4arch 09-14-2018 03:40 PM

Re: Marina destruction
 
Even if there were ample high ground to store the boats ashore, every travelift within 100 miles of the landfall running round the clock from the time it became reasonably certain the storm would come ashore in central NC (Monday-ish) to the time sustained winds ramped up too much to haul anymore boats (early Thursday AM) would have been lucky to get even half the large boats out of harmís way.

mbianka 09-14-2018 05:24 PM

Re: Marina destruction
 
Quote:

Originally Posted by roverhi (Post 2051552798)
Had the pleasure of riding out a couple of tropical storm/hurricane remains in Norfolk and it was hard to envision the difference between your placid marina when subjected to the wind and waves of a significant storm. Rode out both storms on board only because I was too dumb to learn from the first. Once the storm hits there is precious little you can do to save your boat if your preparations weren't adequate or something unfathomable happens. Even hauling the boat isn't a guarantee of safety. Boats have fallen over or even floated into other boats when in the yard.

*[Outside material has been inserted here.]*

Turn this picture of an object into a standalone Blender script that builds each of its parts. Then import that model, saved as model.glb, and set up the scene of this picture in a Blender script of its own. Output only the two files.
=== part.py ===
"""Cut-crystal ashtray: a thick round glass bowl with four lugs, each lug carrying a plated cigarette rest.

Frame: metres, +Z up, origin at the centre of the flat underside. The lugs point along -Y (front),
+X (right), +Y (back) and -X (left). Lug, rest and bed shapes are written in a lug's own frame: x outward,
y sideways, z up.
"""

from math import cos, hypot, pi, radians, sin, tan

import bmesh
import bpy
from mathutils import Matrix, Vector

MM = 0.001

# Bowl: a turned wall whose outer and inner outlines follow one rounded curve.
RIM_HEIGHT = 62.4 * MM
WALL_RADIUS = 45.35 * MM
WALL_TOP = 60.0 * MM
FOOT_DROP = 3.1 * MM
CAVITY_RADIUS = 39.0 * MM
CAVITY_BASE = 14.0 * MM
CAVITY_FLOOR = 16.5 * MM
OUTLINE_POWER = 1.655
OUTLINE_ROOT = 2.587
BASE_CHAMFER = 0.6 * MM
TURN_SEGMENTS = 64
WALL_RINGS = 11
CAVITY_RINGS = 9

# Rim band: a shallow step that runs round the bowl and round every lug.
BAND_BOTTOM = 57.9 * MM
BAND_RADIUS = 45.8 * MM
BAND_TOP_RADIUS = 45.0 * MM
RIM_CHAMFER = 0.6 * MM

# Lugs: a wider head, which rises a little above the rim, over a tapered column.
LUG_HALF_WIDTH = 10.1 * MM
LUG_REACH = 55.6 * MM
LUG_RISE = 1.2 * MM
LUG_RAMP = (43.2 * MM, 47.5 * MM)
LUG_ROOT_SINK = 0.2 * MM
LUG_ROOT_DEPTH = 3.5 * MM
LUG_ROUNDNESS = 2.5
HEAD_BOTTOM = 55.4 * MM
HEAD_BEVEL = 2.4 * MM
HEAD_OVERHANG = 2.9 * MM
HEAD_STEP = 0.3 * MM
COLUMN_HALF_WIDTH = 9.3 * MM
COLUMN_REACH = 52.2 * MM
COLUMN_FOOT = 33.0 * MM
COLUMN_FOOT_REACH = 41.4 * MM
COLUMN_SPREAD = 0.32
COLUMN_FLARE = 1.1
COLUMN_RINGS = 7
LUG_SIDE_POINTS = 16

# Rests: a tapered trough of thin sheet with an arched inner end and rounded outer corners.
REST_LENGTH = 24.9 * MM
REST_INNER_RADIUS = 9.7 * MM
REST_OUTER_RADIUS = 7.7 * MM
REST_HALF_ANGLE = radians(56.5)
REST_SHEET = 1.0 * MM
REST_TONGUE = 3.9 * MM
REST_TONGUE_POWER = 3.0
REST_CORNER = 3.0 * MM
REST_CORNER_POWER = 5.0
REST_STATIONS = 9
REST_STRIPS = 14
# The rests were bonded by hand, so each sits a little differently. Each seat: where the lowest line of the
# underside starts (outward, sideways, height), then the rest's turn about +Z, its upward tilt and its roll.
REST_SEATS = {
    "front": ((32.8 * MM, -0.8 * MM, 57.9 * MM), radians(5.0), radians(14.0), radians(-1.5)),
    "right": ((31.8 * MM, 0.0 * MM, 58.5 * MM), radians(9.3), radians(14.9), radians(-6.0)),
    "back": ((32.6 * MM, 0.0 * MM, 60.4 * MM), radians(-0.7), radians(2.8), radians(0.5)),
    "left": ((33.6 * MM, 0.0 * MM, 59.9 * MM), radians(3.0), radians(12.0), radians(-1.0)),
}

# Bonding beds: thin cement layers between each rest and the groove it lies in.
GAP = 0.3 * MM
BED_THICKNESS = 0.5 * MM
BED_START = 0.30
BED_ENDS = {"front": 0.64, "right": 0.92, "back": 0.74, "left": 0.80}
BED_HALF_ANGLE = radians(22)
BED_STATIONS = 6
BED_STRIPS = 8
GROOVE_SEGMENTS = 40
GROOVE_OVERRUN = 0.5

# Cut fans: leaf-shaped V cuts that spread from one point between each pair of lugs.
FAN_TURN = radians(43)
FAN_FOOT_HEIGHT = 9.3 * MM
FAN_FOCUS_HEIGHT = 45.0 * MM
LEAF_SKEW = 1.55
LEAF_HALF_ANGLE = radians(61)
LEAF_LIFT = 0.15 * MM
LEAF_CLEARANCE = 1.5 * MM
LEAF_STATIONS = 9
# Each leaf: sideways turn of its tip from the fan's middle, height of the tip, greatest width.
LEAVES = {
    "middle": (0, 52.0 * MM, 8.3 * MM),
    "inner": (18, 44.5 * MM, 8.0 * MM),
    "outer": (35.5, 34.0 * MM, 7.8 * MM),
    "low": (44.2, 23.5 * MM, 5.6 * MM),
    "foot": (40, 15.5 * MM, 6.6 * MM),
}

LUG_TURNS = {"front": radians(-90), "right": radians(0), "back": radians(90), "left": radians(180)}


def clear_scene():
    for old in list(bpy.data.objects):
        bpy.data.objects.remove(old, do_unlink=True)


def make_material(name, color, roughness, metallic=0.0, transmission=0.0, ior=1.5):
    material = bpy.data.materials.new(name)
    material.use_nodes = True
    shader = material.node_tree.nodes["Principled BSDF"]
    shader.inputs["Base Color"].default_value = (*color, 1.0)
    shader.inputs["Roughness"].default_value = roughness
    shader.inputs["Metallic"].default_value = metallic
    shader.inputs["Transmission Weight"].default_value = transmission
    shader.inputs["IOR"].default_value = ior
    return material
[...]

I planned to ride out super storm Sandy on board. I had done some storm prep and went home to take care of a few things. When I tried to get back to the marina the flooded roads prevented me from getting back to the boat. It was on a mooring and survived the storm without a scratch but, was 1,000 feet from where I left it still attached to the mooring.
Recently I was on board a rode out a Nor' Easter at the mooring. Was not fun and doubt I'll be doing that again too. Still glad my boat is on a mooring in a blow. Think chances are better for less damage and better for survival. Still no guarantees in a Hurricane.